Regardless of if it actually was a Me-163 or not, is it realistic that the P-47s didn't attempt to scram or tango a bit? From the story they appear to act like bombers and just stay in formation.


----------



## kool kitty89 (Oct 27, 2007)

Remember, the P-47 wasn't renouned for its maneuverabillity, particularly at lower altitudes and even morso if they were loaded with ordinance, which is likely as by early 1945 most of P-47s duties in Gernany were as fighter-bombers. It tended to rely on speed and dive capabillity to escape, which would be difficelt aganst the 163.

It's possible there were some Me-163's sent to intercept some P-47s on an attack run of an airfeild.


----------



## Jank (Oct 28, 2007)

Even pilots, with the benefit of available intelligence, couldn't always identify an aircraft. The following is an encounter report from a bolt driver.


----------



## kool kitty89 (Oct 28, 2007)

So what plane could that have been? A Me-262 prototype? I doubt it was a meteor, and the cocpit placement doesn't match the Ar 234 Blitz. Tail doesn't match a He-280...

The overall description matches the Ar-234, except for the cockpit, and when viewed from above, does look quite like a B-26. The wing and nose description doesn't match the 262. compare: http://richard.ferriere.free.fr/3vues/ar234_1_3v.jpg and http://richard.ferriere.free.fr/3vues/b26_marauder_3v.jpg

Insidentally, the B-26 used tricycle landing gear, though many US bombers did.

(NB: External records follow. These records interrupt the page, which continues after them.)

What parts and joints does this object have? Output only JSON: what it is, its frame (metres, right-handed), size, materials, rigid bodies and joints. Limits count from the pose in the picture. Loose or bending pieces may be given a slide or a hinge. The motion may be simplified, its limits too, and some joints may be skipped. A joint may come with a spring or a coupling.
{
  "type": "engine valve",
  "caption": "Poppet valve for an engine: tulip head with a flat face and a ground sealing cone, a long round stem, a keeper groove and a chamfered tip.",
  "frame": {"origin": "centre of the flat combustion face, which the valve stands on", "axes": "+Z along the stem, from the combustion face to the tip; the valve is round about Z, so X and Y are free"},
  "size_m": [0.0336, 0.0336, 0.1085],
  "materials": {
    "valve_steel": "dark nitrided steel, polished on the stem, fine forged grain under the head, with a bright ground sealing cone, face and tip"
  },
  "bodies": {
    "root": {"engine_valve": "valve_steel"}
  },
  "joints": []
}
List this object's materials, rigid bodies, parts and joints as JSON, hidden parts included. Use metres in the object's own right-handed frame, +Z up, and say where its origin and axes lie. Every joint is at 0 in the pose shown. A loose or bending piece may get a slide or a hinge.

Dose anyone have pictures of the sketches of the Me-262, derived from spy info, that were used by the allies? I remember seeing some on this site somewhere...


----------



## eddie_brunette (Oct 30, 2007)

A Horten?


----------



## kool kitty89 (Oct 30, 2007)

In which case, the above document, or the original case? Either way, it couldn't have been a Ho-IX (Ho-229), since only one powered prototype was completed and crashed durring a test flight.


----------



## delcyros (Oct 30, 2007)

There were so many experimental variants of the -262 around that it is well within possibilities. Add f.e. the drop snoot variant and it matches the above report quite nicely...


----------



## Jank (Oct 30, 2007)

Here's a cool print I came across:
Gareth Hector-


----------



## kool kitty89 (Oct 30, 2007)

delcyros said:


> There were so many experimental variants of the -262 around that it is well within possibilities. Add f.e. the drop snoot variant and it matches the above report quite nicely...



Except for the wing and to a lesser extent the nacelles. The statement that the wings were tapered at both edges (trapizoidal) is what really made me think of the Ar-234.


----------



## Erich (Oct 30, 2007)

I go back to my statement, a Me 262A-2 of KG 51 or 54 on ground attack duties which they were famous for even in the jet. as I said mis-id with all the confusion going on who is going to sit there and watch combat take place when it is right in front of you and everyone is yelling in the chaos. the Me 163 was ordered for US bomber killing not to engage US fighters, and by the time US had entered well into Germany I. u.II./JG 400 were running for their lives from the Soviets


----------



## kool kitty89 (Oct 30, 2007)

But as I said if the P-47s were on a bombing mission and there were still some flight ready Me-163s near by....


----------



## SoD Stitch (Oct 30, 2007)

Soren said:


> Not saying it was a Me-163 but I can't think of any other tail-less LW fighter.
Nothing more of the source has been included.